Critical Error Handling
When operating Karafka in Embedded mode, it's crucial to understand that certain critical errors might be silently overlooked if the supervising process for Karafka Embedding does not correctly signal those errors. While Karafka might recognize and attempt to raise an error and notify about it via its instrumentation pipeline, the supervising process might not propagate or report this, leading to potential silent failures or unnoticed issues. For robust and reliable production deployments, it's critical to ensure that any errors Karafka might produce are not only correctly signaled by the supervising process but also reported and monitored.
When utilizing Karafka in an embedded mode, it's vital to be aware of Partial or Silent Crash scenarios. These refer to situations where the Karafka process encounters a critical error and decides to halt its operations, but the overarching process in which Karafka runs continues to operate. This behavior can lead to situations where critical components have failed silently, but the system appears to be running, potentially leading to undetected issues or data loss.
Certain critical errors, such as incompatible changes to the
partition.assignment.strategy, can cause the embedded Karafka process to emit an error and terminate. However, this termination is isolated to Karafka itself, and may not propagate to the parent or supervising process.
For example, when running Karafka within a Puma worker in the event of a critical Karafka crash, the Puma worker will remain unaffected. This means the HTTP server, despite the Karafka crash, will continue to accept and process messages. While this ensures that your HTTP server remains responsive, it also poses a risk since Karafka, a crucial component for processing, is no longer operational.
To ensure system resilience and reliability:
Monitoring: Implement comprehensive monitoring tools that can detect and alert on both Karafka-specific errors and general system anomalies.
Error Propagation: Ensure critical errors from embedded processes like Karafka are reported.
Regular Testing: Periodically simulate critical errors in non-production environments to understand the system's response and to improve recovery mechanisms.
In conclusion, while embedding Karafka within larger processes can be efficient, knowing the potential for Partial or Silent Crashes is crucial. By understanding their implications and implementing mitigation strategies, you can ensure a more robust and resilient system.

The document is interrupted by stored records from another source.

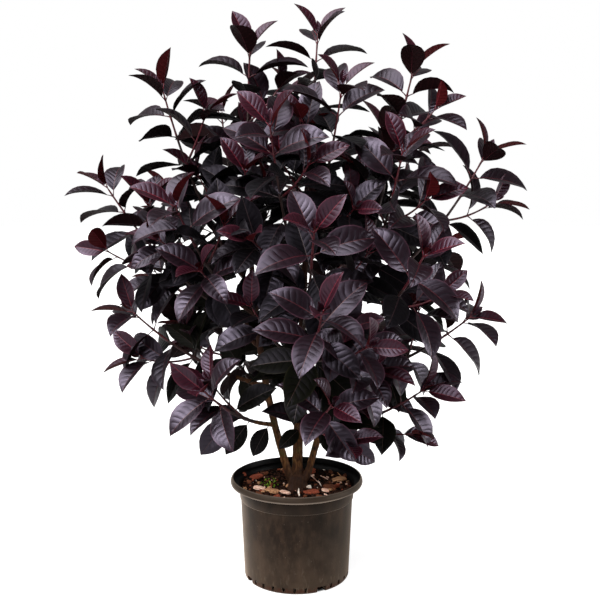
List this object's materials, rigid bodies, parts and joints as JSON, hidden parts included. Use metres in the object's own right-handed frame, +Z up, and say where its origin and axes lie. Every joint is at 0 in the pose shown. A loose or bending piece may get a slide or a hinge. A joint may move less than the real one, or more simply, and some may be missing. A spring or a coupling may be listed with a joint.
{
  "type": "potted lilly pilly",
  "caption": "Bushy dark-leaved lilly pilly shrub on three stems, with crossed pairs of glossy leaves, in a round plastic nursery pot.",
  "frame": {"origin": "centre of the pot's flat underside, on the ground that the pot stands on", "axes": "+Z up along the pot's axis and the stems; -Y is the front, the side that the picture shows; +X is to the right seen from the front"},
  "size_m": [0.6602, 0.6292, 0.8661],
  "materials": {
    "pot": "weathered black moulded plastic, satin where it is rubbed",
    "mix": "damp potting mix of composted bark",
    "chips": "dry split pine bark, matt",
    "bark": "thin brown bark, faintly fissured, redder towards the tips",
    "foliage": "leathery purple-black leaves with a soft gloss and a reddish rib"
  },
  "bodies": {
    "root": {"pot": "pot", "potting_mix": "mix", "bark_chip_1": "chips", "bark_chip_2": "chips", "bark_chip_3": "chips", "bark_chip_4": "chips", "bark_chip_5": "chips", "bark_chip_6": "chips", "bark_chip_7": "chips", "trunk": "bark", "stem_left": "bark", "stem_middle": "bark", "stem_right": "bark", "bough_upper_left": "bark", "bough_far_left": "bark", "bough_front_left": "bark", "bough_back_left": "bark", "bough_low_left": "bark", "bough_low_back_left": "bark", "bough_skirt_left": "bark", "bough_upper_front": "bark", "bough_front": "bark", "bough_back": "bark", "bough_low_front": "bark", "bough_low_back": "bark", "bough_skirt_front": "bark", "bough_upper_right": "bark", "bough_upper_front_right": "bark", "bough_front_right": "bark", "bough_back_right": "bark", "bough_low_right": "bark", "bough_low_back_right": "bark", "bough_skirt_right": "bark", "foliage_top_left": "foliage", "foliage_top_back": "foliage", "foliage_top_right": "foliage", "foliage_upper_left": "foliage", "foliage_upper_back_left": "foliage", "foliage_far_left": "foliage", "foliage_front_left": "foliage", "foliage_back_left": "foliage", "foliage_low_left": "foliage", "foliage_low_back_left": "foliage", "foliage_skirt_left": "foliage", "foliage_top_front": "foliage", "foliage_upper_front": "foliage", "foliage_upper_back": "foliage", "foliage_front": "foliage", "foliage_back": "foliage", "foliage_low_front": "foliage", "foliage_low_back": "foliage", "foliage_skirt_front": "foliage", "foliage_upper_right": "foliage", "foliage_upper_front_right": "foliage", "foliage_upper_back_right": "foliage", "foliage_front_right": "foliage", "foliage_back_right": "foliage", "foliage_low_right": "foliage", "foliage_low_back_right": "foliage", "foliage_skirt_right": "foliage"}
  },
  "joints": []
}
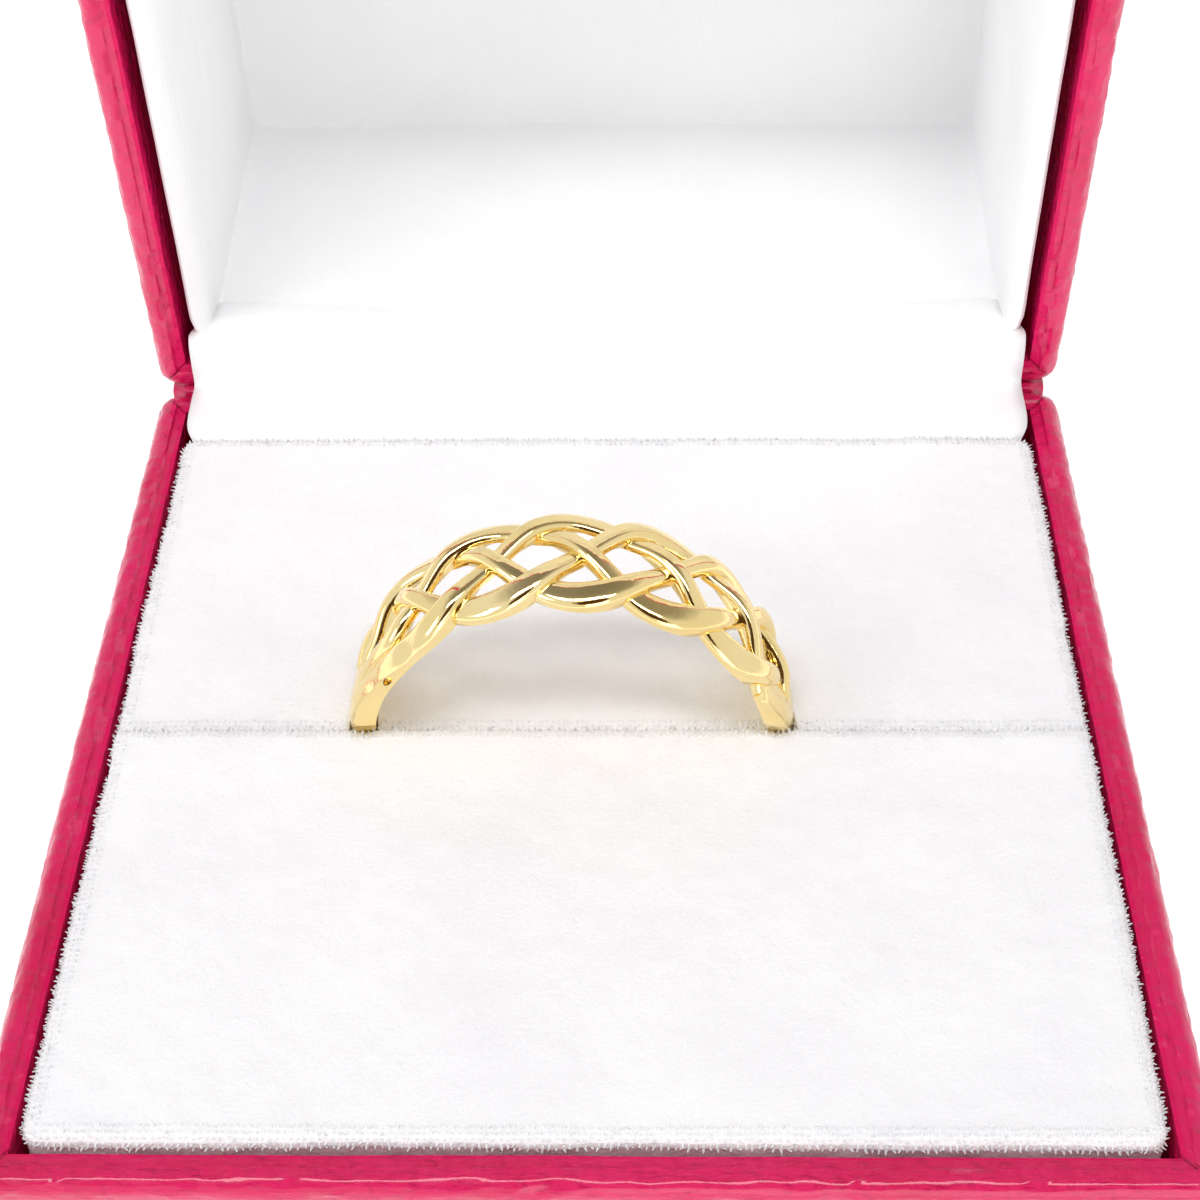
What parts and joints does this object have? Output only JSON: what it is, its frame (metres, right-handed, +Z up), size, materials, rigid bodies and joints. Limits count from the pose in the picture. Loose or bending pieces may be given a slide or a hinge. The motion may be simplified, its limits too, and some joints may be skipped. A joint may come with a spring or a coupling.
{
  "type": "braided band ring in ring box",
  "caption": "Openwork braided half-band ring with a plain shank, standing in the slot between two velvet pads of an open square hinged ring box.",
  "frame": {"origin": "centre of the box base's flat underside", "axes": "+Z up through the open box, +Y from the front towards the hinge, +X to the right seen from the front; the ring's finger axis lies near Y"},
  "size_m": [0.0482, 0.0705, 0.07],
  "materials": {
    "gold": "polished yellow gold",
    "leatherette": "semi-gloss crimson leatherette",
    "velvet": "short white velvet pile",
    "satin": "white satin"
  },
  "bodies": {
    "base": {"ring": "gold", "base_shell": "leatherette", "front_pad": "velvet", "back_pad": "velvet", "hinge_flap": "satin"},
    "lid": {"lid_shell": "leatherette", "lid_lining": "satin"}
  },
  "joints": [
    {"name": "lid_hinge", "type": "hinge", "parent": "base", "child": "lid", "pos_m": [0, 0.0242, 0.02015], "axis": [1, 0, 0], "range_deg": [0, 86]}
  ]
}
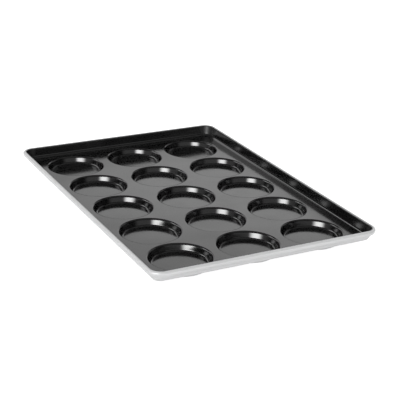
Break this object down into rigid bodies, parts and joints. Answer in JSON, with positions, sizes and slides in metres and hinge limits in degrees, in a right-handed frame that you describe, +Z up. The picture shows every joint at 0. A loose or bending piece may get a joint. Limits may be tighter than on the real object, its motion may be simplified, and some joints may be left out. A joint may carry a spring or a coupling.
{
  "type": "hamburger bun pan",
  "caption": "Rectangular baking pan with rows of shallow round bun moulds, a black non-stick lining, low flared walls and a wired, rolled rim.",
  "frame": {"origin": "under the middle of the pan, on the plane of the mould floors' undersides, on which it rests", "axes": "+X along the pan's long side, +Y across it, +Z up out of the moulds' mouths"},
  "size_m": [0.6568, 0.4536, 0.0358],
  "materials": {
    "satin_aluminium": "satin pressed sheet with faint streaks",
    "drawn_aluminium": "satin sheet, slightly duller where it is drawn",
    "black_nonstick": "black semi-gloss non-stick coating",
    "galvanised_steel": "dull galvanised"
  },
  "bodies": {
    "root": {"tray_sheet": "satin_aluminium", "mould_1_1": "drawn_aluminium", "mould_1_2": "drawn_aluminium", "mould_1_3": "drawn_aluminium", "mould_2_1": "drawn_aluminium", "mould_2_2": "drawn_aluminium", "mould_2_3": "drawn_aluminium", "mould_3_1": "drawn_aluminium", "mould_3_2": "drawn_aluminium", "mould_3_3": "drawn_aluminium", "mould_4_1": "drawn_aluminium", "mould_4_2": "drawn_aluminium", "mould_4_3": "drawn_aluminium", "mould_5_1": "drawn_aluminium", "mould_5_2": "drawn_aluminium", "mould_5_3": "drawn_aluminium", "nonstick_film": "black_nonstick", "rim_wire": "galvanised_steel"}
  },
  "joints": []
}
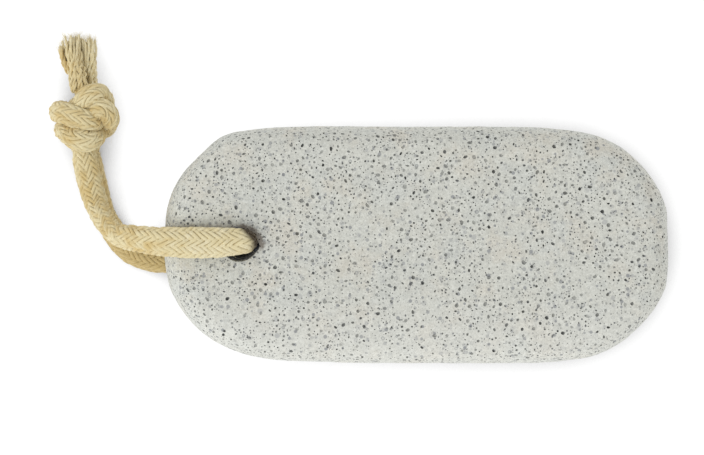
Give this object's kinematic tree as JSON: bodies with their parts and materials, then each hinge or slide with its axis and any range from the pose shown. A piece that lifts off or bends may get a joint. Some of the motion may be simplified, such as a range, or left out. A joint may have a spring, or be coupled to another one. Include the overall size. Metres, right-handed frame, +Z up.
{
  "type": "pumice stone",
  "caption": "Rounded rectangular slab of fine-pored grey pumice with a hole near one end, carrying a knotted loop of soft braided cotton cord with frayed ends.",
  "frame": {"origin": "centre of the slab's footprint, on the surface that the slab and its cord lie on", "axes": "+X along the slab's length, away from the end with the hole; +Y across the slab, towards the side where the knot lies; +Z up, out of the slab's upper face"},
  "size_m": [0.1359, 0.0733, 0.0302],
  "materials": {
    "pumice": "matt, finely pored, pale grey with a faint warm cast",
    "cotton_cord": "soft matt herringbone braid, undyed cream"
  },
  "bodies": {
    "root": {"stone": "pumice", "cord_upper": "cotton_cord", "cord_lower": "cotton_cord", "knot": "cotton_cord", "tail_left": "cotton_cord", "tail_right": "cotton_cord"}
  },
  "joints": []
}
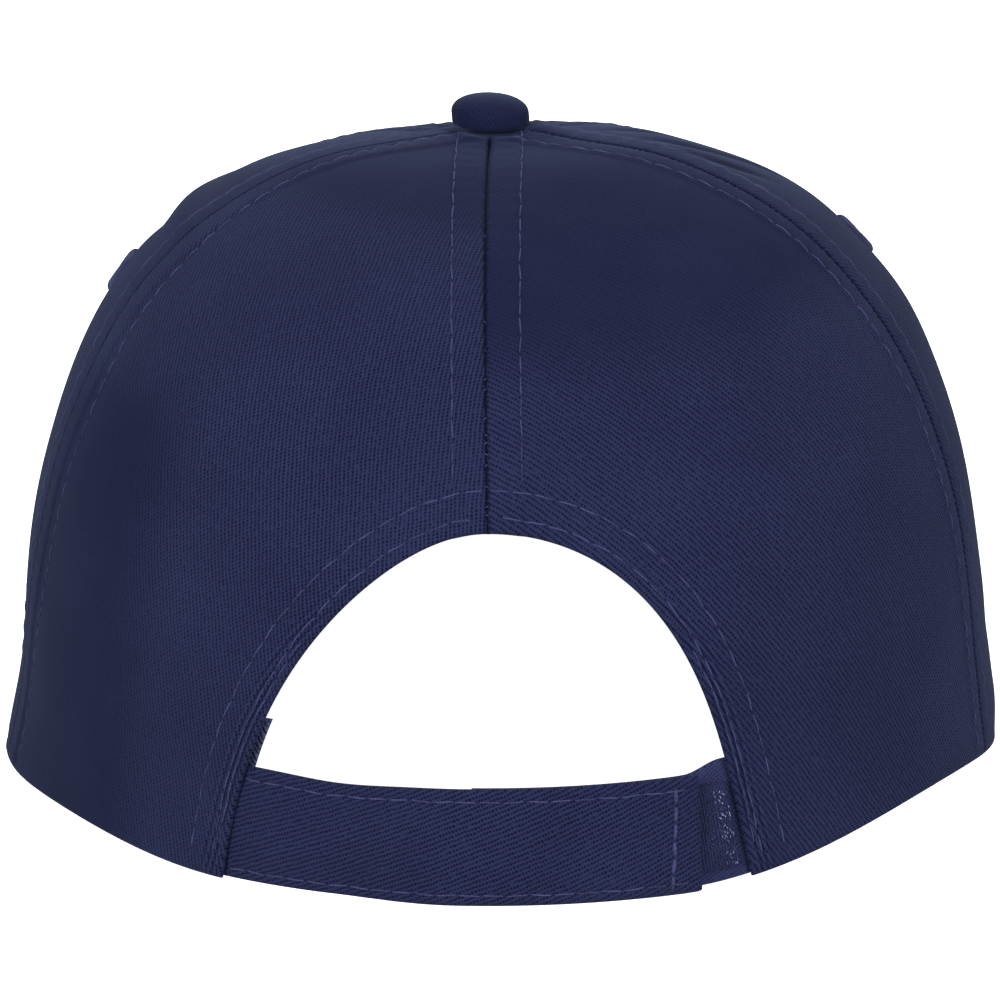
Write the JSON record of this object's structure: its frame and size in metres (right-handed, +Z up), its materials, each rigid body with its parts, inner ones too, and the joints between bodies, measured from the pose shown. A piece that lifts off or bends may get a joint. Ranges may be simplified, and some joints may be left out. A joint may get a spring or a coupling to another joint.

When Karafka operates in an Embedded mode, it is essential to recognize that the Karafka supervisor does not have the final say regarding the termination of the entire process. In practice, if your surrounding process has a shutdown timeout shorter than Karafka's, there is a risk that Karafka could be forcefully terminated before it has had a chance to dispatch and delegate all work and states properly. While this might not pose an issue due to how offsets are managed, it can affect monitoring and management tools. For instance, Karafka Web UI interface monitoring Karafka might not capture the final state transition from "stopping" to "stopped". Instead, it may give an impression that the Karafka process is perpetually in the "stopping" phase, which can be misleading and make diagnostics more challenging.
Always ensure you account for this behavior when integrating Karafka in an Embedded mode, especially if you rely on external tools or interfaces to monitor and manage your processes. Adjusting your surrounding process's shutdown timeout or ensuring it respects Karafka's requirements can help avoid such discrepancies.